**REQUEST:**
Extract the first line through the line containing "# ---- studio" from the listing below, exactly as written.

>> start GIVEN INFORMATION

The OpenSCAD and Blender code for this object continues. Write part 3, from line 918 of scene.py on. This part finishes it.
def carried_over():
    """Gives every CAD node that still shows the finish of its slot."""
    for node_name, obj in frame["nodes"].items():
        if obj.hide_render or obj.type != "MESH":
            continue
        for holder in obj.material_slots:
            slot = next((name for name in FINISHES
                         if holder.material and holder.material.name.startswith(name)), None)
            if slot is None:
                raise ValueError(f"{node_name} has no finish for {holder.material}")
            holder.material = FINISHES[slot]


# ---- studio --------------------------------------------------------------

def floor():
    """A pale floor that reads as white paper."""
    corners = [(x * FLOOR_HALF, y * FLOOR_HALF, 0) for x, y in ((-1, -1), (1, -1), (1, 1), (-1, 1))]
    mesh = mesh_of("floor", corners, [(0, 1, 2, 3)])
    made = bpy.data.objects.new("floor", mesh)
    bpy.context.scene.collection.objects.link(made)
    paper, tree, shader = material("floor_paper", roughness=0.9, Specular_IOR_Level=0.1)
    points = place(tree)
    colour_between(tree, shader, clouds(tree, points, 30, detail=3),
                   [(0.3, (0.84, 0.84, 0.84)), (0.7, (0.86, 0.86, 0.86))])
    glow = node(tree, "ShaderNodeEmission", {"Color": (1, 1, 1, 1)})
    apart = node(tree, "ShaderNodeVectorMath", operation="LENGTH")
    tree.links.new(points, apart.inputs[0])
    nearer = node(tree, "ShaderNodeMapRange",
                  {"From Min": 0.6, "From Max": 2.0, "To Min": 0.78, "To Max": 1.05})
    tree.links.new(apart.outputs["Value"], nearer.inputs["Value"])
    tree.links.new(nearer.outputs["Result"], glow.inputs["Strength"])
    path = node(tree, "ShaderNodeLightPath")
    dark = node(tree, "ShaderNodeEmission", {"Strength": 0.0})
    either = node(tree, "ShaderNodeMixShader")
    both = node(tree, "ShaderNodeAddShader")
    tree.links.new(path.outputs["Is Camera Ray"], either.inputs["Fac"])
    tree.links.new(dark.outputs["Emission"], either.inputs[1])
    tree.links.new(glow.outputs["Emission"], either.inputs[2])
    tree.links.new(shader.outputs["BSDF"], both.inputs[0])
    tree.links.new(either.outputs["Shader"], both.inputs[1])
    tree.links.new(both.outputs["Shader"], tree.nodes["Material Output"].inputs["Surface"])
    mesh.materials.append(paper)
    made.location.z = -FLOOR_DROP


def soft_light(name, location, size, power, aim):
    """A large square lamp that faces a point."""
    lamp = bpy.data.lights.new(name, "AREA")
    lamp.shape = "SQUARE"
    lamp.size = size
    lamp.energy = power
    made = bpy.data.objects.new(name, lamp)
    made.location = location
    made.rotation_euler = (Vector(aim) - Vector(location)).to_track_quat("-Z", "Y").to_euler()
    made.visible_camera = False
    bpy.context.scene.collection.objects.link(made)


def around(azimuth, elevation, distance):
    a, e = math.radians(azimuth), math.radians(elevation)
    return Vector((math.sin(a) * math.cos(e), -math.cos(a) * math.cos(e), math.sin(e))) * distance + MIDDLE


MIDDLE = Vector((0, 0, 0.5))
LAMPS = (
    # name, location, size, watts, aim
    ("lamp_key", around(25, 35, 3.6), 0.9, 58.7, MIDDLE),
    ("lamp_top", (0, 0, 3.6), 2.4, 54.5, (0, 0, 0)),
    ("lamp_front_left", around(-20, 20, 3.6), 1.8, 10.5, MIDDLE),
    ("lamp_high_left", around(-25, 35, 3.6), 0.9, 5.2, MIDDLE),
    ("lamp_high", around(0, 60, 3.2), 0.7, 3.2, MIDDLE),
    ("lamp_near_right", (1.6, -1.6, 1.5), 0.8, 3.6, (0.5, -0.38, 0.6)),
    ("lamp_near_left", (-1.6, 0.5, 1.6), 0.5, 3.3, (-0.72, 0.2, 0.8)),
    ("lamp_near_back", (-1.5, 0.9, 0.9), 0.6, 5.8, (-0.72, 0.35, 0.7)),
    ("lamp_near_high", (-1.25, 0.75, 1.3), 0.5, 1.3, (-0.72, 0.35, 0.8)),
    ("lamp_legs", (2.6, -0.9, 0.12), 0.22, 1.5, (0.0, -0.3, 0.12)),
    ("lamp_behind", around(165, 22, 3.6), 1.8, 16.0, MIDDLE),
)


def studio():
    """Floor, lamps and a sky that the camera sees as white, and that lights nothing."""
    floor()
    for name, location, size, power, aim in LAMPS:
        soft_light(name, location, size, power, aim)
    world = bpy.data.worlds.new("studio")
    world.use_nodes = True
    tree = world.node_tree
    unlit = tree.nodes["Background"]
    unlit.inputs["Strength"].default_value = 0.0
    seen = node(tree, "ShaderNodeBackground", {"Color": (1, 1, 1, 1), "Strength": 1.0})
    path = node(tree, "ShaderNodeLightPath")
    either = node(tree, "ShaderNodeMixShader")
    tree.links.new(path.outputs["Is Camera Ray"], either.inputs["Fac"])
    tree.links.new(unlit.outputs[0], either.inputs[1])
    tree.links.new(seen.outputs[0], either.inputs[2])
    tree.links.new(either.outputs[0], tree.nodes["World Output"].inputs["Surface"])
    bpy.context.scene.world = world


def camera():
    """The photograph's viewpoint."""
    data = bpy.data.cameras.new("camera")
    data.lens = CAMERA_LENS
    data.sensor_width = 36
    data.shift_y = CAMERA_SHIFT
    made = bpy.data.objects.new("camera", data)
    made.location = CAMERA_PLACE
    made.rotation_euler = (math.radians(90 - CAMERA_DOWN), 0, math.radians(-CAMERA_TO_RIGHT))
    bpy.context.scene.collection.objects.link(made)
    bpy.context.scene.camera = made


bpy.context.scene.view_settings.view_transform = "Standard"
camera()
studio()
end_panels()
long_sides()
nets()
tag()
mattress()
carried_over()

>> end GIVEN INFORMATION

**THE REPLY:**
The OpenSCAD and Blender code for this object continues. Write part 3, from line 918 of scene.py on. This part finishes it.
def carried_over():
    """Gives every CAD node that still shows the finish of its slot."""
    for node_name, obj in frame["nodes"].items():
        if obj.hide_render or obj.type != "MESH":
            continue
        for holder in obj.material_slots:
            slot = next((name for name in FINISHES
                         if holder.material and holder.material.name.startswith(name)), None)
            if slot is None:
                raise ValueError(f"{node_name} has no finish for {holder.material}")
            holder.material = FINISHES[slot]


# ---- studio --------------------------------------------------------------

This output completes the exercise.